Standing in the postcards

Warren Robertson races against time to stand at base camp on Mount Fuji.

Mount Fuji is iconic; a singular image of Japan that can be conjured to mind by anyone who is even thinking of heading to the country, but for most of the year, the people who go to the region almost never step on the mountain itself. Tourists tend to gather in the National Park nearby where they photograph the near-perfect cone of Japan’s highest peak from lake cruises or look out spots, but despite it being March and outside the official climbing season of July to September, I wasn’t interested in a simple photo. I had come all this way and needed to go to the mountain.

So one morning I caught a bus that meandered through the forests and mountains of the Hakone National Park on twisting roads overhung with hundreds of telephone wires and electric cables and arrived in the bustling town of Gotemba at the foot of the volcano by mid-morning.

I could see Mount Fuji rising above me, its snowy white cap against a clear blue sky as beautiful as it is in every travel brochure and I set off on the road out of town, confident I would be at base camp in time for lunch. The walk was easy. To counter the steep sides of the mountain, the road twists back and forth with turns so tight the lower stretches are easy to see and the temptation is to simply leave the road and plough through the scrubby forests until one realises the ground is made up of crumbled black volcanic rock, broken up by tightly growing, scrubby pine trees, and climbing it is infinitely harder than expected.

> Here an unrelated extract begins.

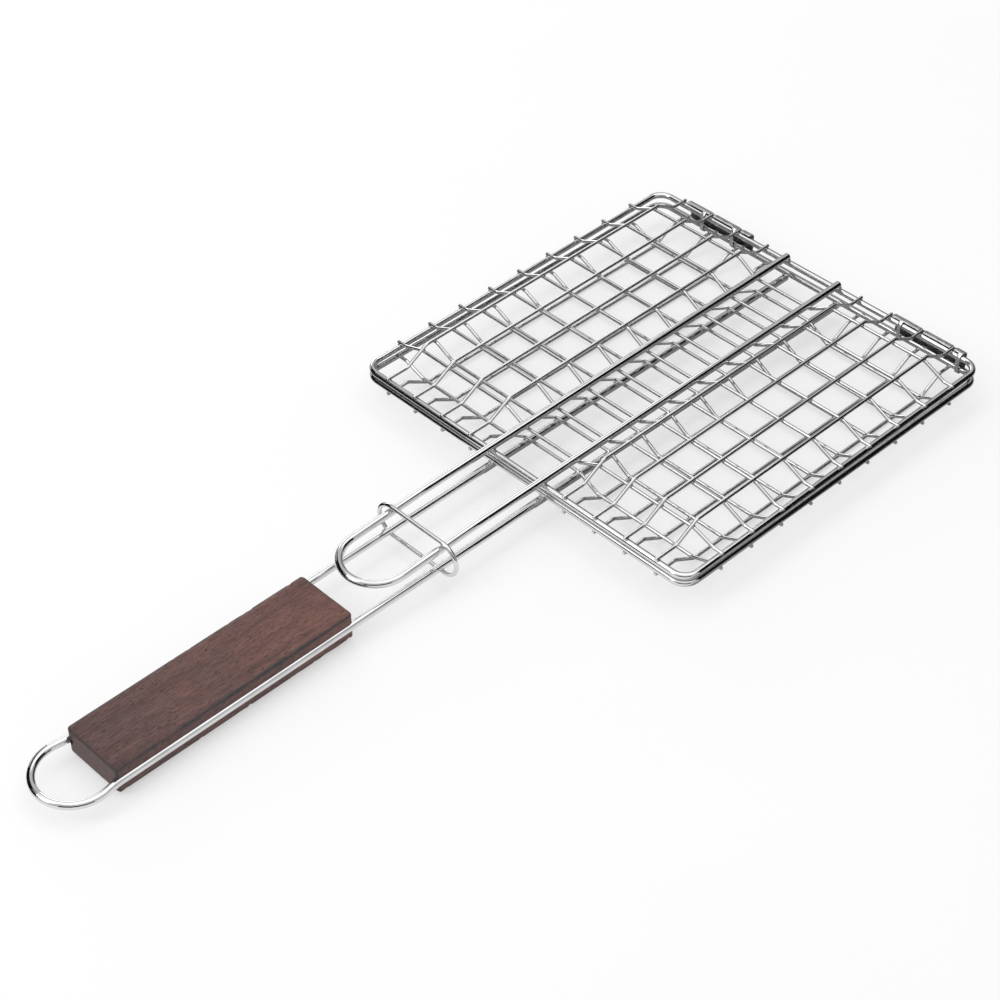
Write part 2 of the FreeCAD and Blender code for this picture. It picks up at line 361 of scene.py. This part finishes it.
def make_grip():
    low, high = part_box("wooden_grip")
    length = high.y - low.y
    half_width = (high.x - low.x) / 2
    half_height = (high.z - low.z) / 2
    middle_z = (high.z + low.z) / 2
    groove_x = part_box("upper_handle_wire")[1].x - LEG_RADIUS    # the lower legs lie under the upper ones
    groove_radius = LEG_RADIUS + 0.05 * MM
    edge_radius, round_corner, sharp_corner = 1.0 * MM, 2.8 * MM, 1.2 * MM
    section, nearness = grip_section(half_width, half_height, edge_radius, groove_x, groove_radius)
    count = len(section)

    # sections stand close together where the ends round off; smaller rings fill the end faces
    end_depths = [d * MM for d in (0.0, 0.06, 0.15, 0.28, 0.45, 0.65, 0.9, 1.2, 1.6, 2.1, 2.6)]
    between = list(np.linspace(3.2 * MM, length - 3.2 * MM, 230))
    end_shrinks = (0.25, 0.5, 0.7, 0.84, 0.92, 0.97)
    end_edge_reach = 2.2 * MM
    vertices, faces, edge_values = [], [], []

    def ring_of(y, shrink=1.0):
        """Adds one outline at a distance from the end by the hanging loop; gives its first index."""
        depth = min(y, length - y)
        first = len(vertices)
        if shrink < 1.0:
            at_end = max(0.0, 1 - (1 - shrink) * 9)
        else:
            at_end = max(0.0, 1 - depth / end_edge_reach)
        shrink_z = (1 - corner_inset(depth, edge_radius) / half_height) * shrink
        for (x, z), near in zip(section, nearness):
            # seen from above, two opposite corners of the block are rounder than the others
            round_here = (x > 0) == (y > length / 2)
            inset = corner_inset(depth, round_corner if round_here else sharp_corner)
            shrink_x = (1 - inset / half_width) * shrink
            vertices.append(Vector((x * shrink_x, low.y + y, middle_z + z * shrink_z)))
            edge_values.append(at_end if shrink < 1.0 else min(1.0, max(near, at_end)))
        return first

    rings = [ring_of(0.0, s) for s in end_shrinks]
    rings += [ring_of(y) for y in end_depths + between + [length - d for d in reversed(end_depths)]]
    rings += [ring_of(length, s) for s in reversed(end_shrinks)]
    for a, b in zip(rings, rings[1:]):
        for i in range(count):
            j = (i + 1) % count
            faces.append((a + i, a + j, b + j, b + i))
    for ring, y, flip in ((rings[0], low.y, True), (rings[-1], high.y, False)):
        centre = len(vertices)
        vertices.append(Vector((0, y, middle_z)))
        edge_values.append(0.0)
        for i in range(count):
            j = (i + 1) % count
            faces.append((centre, ring + j, ring + i) if flip else (centre, ring + i, ring + j))

    # hand-sanded faces, and small nicks and chips along the edges, in mm; every move is inwards
    sanding, nicking, chipping = 0.08, 0.60, 0.4
    for v, near in zip(vertices, edge_values):
        sanded = 0.5 + 0.5 * noise.noise(v * 55)
        nick = max(0.0, noise.noise(Vector((v.x * 300, v.y * 260, v.z * 300))) - 0.28) * 1.6
        chip = max(0.0, noise.noise(Vector((v.x * 120 + 7, v.y * 90, v.z * 120))) - 0.42) * 2.0
        inward = (sanding * sanded + near * (nicking * nick + chipping * chip)) * MM
        direction = Vector((v.x / half_width, 0, (v.z - middle_z) / half_height))
        if direction.length > 0.2:
            v -= direction.normalized() * inward
    grip = mesh_object("grip_block", vertices, faces, wood, smooth_angle=50)
    # this nearness also sets where the wood is drawn darker and greyer, which in the groove is painted shade
    attribute = grip.data.attributes.new("edge", "FLOAT", "POINT")
    attribute.data.foreach_set("value", np.array(edge_values, np.float32))
    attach(grip, "lower_half")
    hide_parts("wooden_grip")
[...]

It was well past midday as I turned off the road onto the small track that would lead up to base camp and I knew my time was running out. The walk down would surely take at least as long as the walk up, but I had come so far that stopping was out of the question. Eventually, the road petered out in a small clearing right on the edge of the snowline. A sign hammered into the ground in front of a small cabin declared that I had made it to base camp, but as it was March, the place was abandoned.

Above me, the top of the mountain looked surprisingly close and for a time I stared up the snowy slopes and contemplated hiking the last few hundred metres to the top. I knew that the hike was deceptive, that temperatures at the peak would plummet, and no one knew where I was, but as I gazed at the summit something called to me and I wondered. I stood there for a good half an hour watching the wisps of snow lazily drift off the peak before I summoned the energy to start the weary walk back down, knowing that the last regular busses left before sunset and I didn’t have much time.

Walking steadily, it soon became apparent to me that the distances had been longer than I had anticipated and it was unlikely I was going to make it back in time. Since leaving town that morning, I had seen almost no one else and as the sun began to settle lower in the sky I became certain I was going to miss my ride back to the hotel. It was a sad thought and in the eerie stillness of the mountainside, it hung over me as I trudged down the road.

Then, in the distance, I began to hear a muffled bass beat behind me. Turning, I peered up the road, but could see nothing. I walked on, but the beat was definitely getting closer and the next time I looked over my shoulder a tiny, square box of a car burst around the corner, veering across both lanes at speeds that are easily described as “death-defyingly reckless”.

The bass beat resolved into a loud hammering tune with a thundering pulse quickening rhythm and I could hear a woman’s voice wailing out over the electronic melody as the tiny car rocketed toward me. I stepped off the road to watch this little projectile hurtle down the mountain. It roared past me then suddenly, some fifty metres down the road, the driver stood on the brakes bringing the car to a sudden halt with a squeal of tyres. The back door slid open and a man poked his head out, shouted urgently in Japanese and gestured for me to get in. The road only went to Gotemba so with a passing thought to my precious life, I ran forward and hopped in.

The car already had four occupants squashed together, and climbing on top of one another to make space for me. The music roared like a nightclub as I closed the door and the car was once again tearing off down the hill like a terrified rabbit. No one spoke to me, choosing instead to nod their heads along to the music while the car barrelled down the road, constantly on the edge of tipping over.

Eventually, we came to another squealing halt, sliding slightly sideways and the passenger next to me reached across to open my door. The ride was over, that much was obvious. I got out waving my thanks only to notice I had been dropped off at the gate of the United States Marine corp base. I had barely glanced away when the little car leapt back into action, plunging down the hill on its way to the town that could now be seen just a few hundred metres in the distance.

I have never been as grateful to catch a bus as I was when I climbed on the last one out of town that evening. As the sun set and darkness crept in around us I looked out the window watching as Mount Fuji faded into blackness and silently thanked those four strangers and their fortuitous, terrifying little car.